Required work » Repeat the data verbatim.
:::::
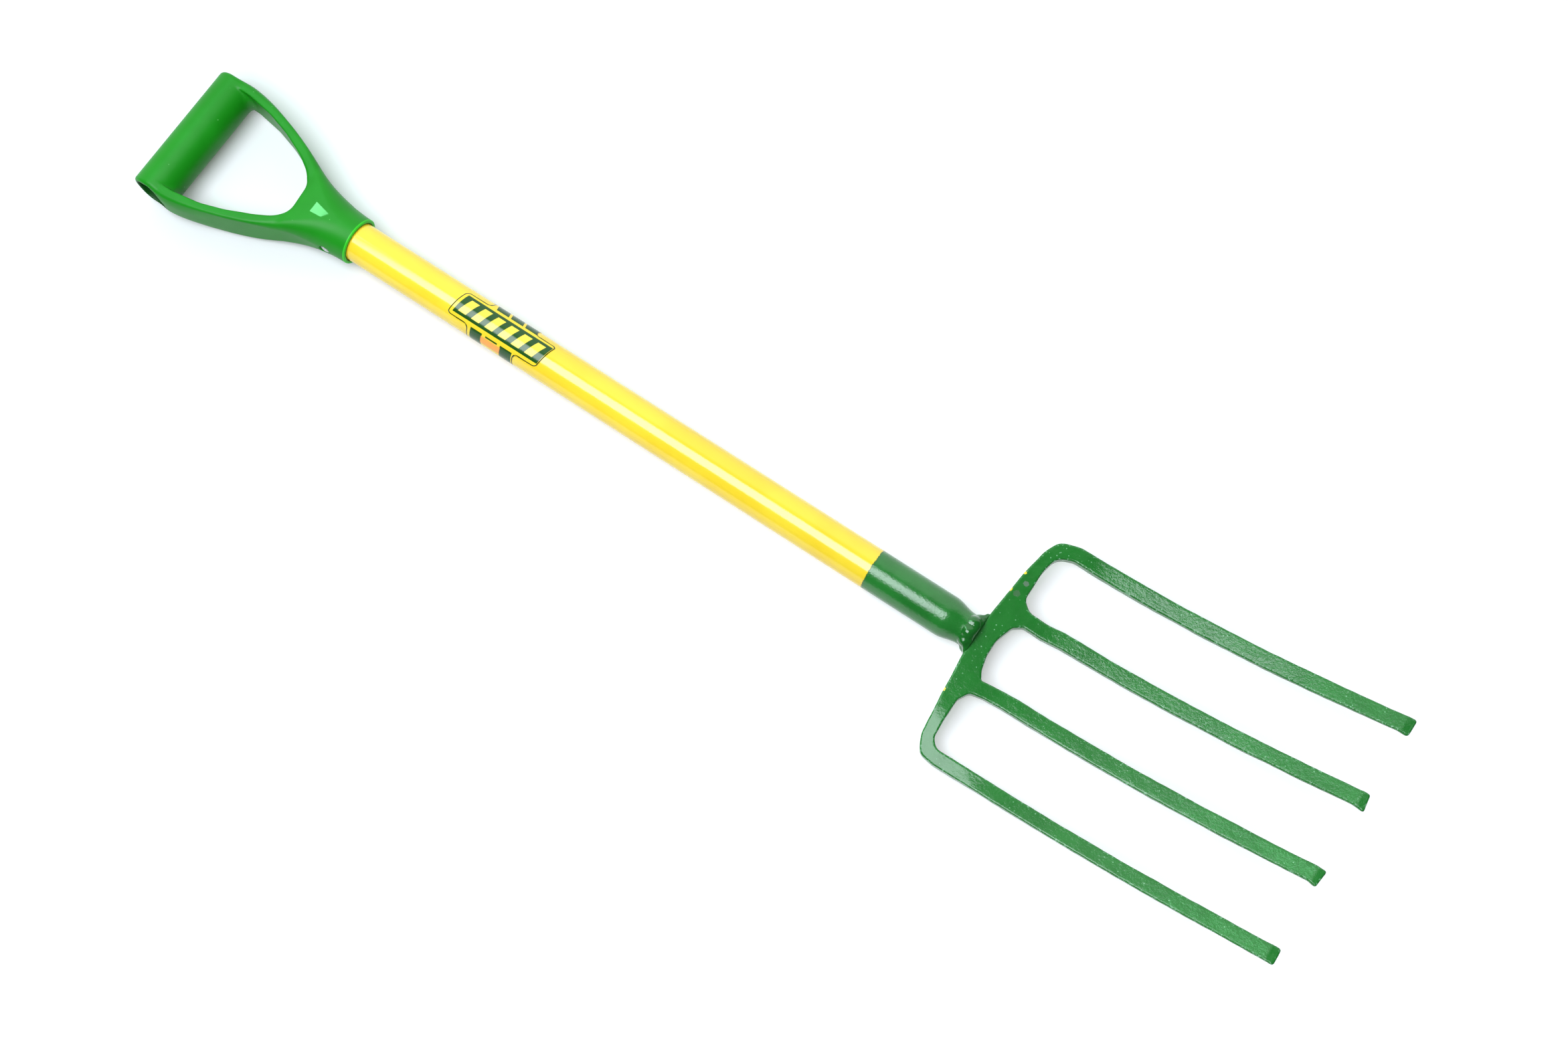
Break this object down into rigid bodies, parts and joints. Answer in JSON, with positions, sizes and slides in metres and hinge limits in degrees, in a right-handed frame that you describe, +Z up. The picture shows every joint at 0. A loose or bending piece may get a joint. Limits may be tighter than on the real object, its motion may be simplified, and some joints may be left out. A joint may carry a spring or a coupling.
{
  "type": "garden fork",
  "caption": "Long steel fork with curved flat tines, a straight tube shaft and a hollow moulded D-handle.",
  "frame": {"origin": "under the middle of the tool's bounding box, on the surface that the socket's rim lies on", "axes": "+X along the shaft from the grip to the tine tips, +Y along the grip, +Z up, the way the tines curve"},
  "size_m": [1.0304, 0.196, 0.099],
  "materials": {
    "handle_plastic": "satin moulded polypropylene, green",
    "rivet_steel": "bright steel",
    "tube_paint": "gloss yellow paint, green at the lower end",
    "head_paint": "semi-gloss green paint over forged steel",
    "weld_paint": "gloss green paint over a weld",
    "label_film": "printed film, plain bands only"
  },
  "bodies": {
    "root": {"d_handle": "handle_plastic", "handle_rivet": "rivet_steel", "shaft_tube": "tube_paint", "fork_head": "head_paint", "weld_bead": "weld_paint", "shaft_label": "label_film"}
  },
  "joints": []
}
:::::
Written solution »
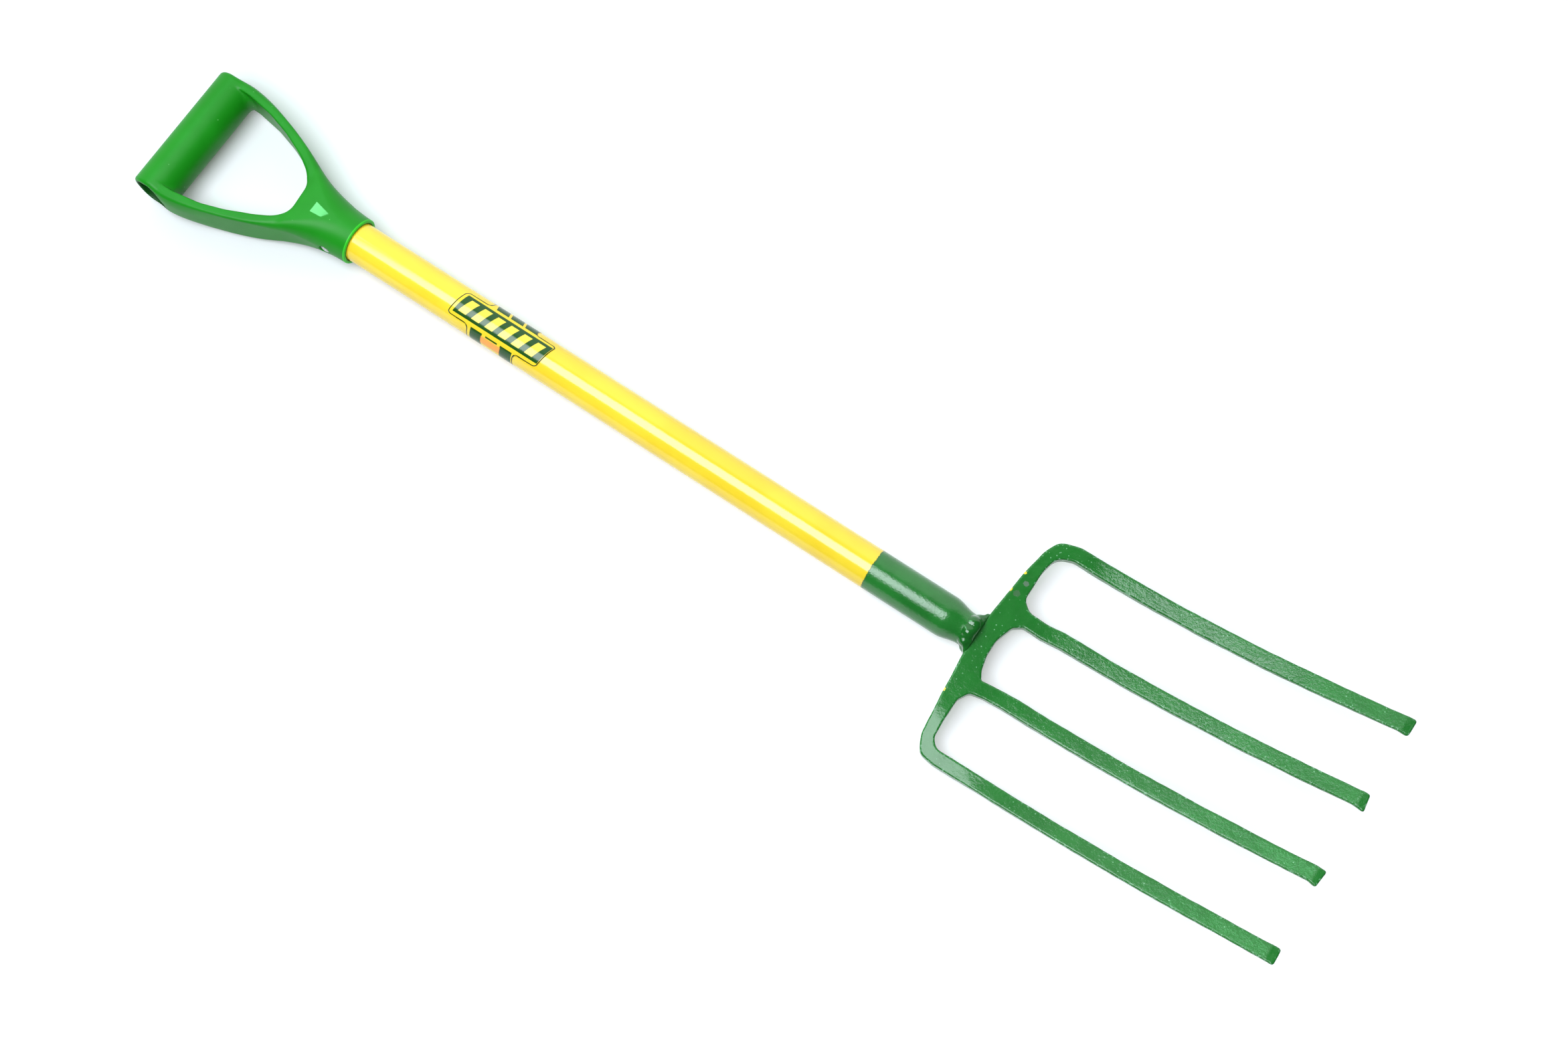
Break this object down into rigid bodies, parts and joints. Answer in JSON, with positions, sizes and slides in metres and hinge limits in degrees, in a right-handed frame that you describe, +Z up. The picture shows every joint at 0. A loose or bending piece may get a joint. Limits may be tighter than on the real object, its motion may be simplified, and some joints may be left out. A joint may carry a spring or a coupling.
{
  "type": "garden fork",
  "caption": "Long steel fork with curved flat tines, a straight tube shaft and a hollow moulded D-handle.",
  "frame": {"origin": "under the middle of the tool's bounding box, on the surface that the socket's rim lies on", "axes": "+X along the shaft from the grip to the tine tips, +Y along the grip, +Z up, the way the tines curve"},
  "size_m": [1.0304, 0.196, 0.099],
  "materials": {
    "handle_plastic": "satin moulded polypropylene, green",
    "rivet_steel": "bright steel",
    "tube_paint": "gloss yellow paint, green at the lower end",
    "head_paint": "semi-gloss green paint over forged steel",
    "weld_paint": "gloss green paint over a weld",
    "label_film": "printed film, plain bands only"
  },
  "bodies": {
    "root": {"d_handle": "handle_plastic", "handle_rivet": "rivet_steel", "shaft_tube": "tube_paint", "fork_head": "head_paint", "weld_bead": "weld_paint", "shaft_label": "label_film"}
  },
  "joints": []
}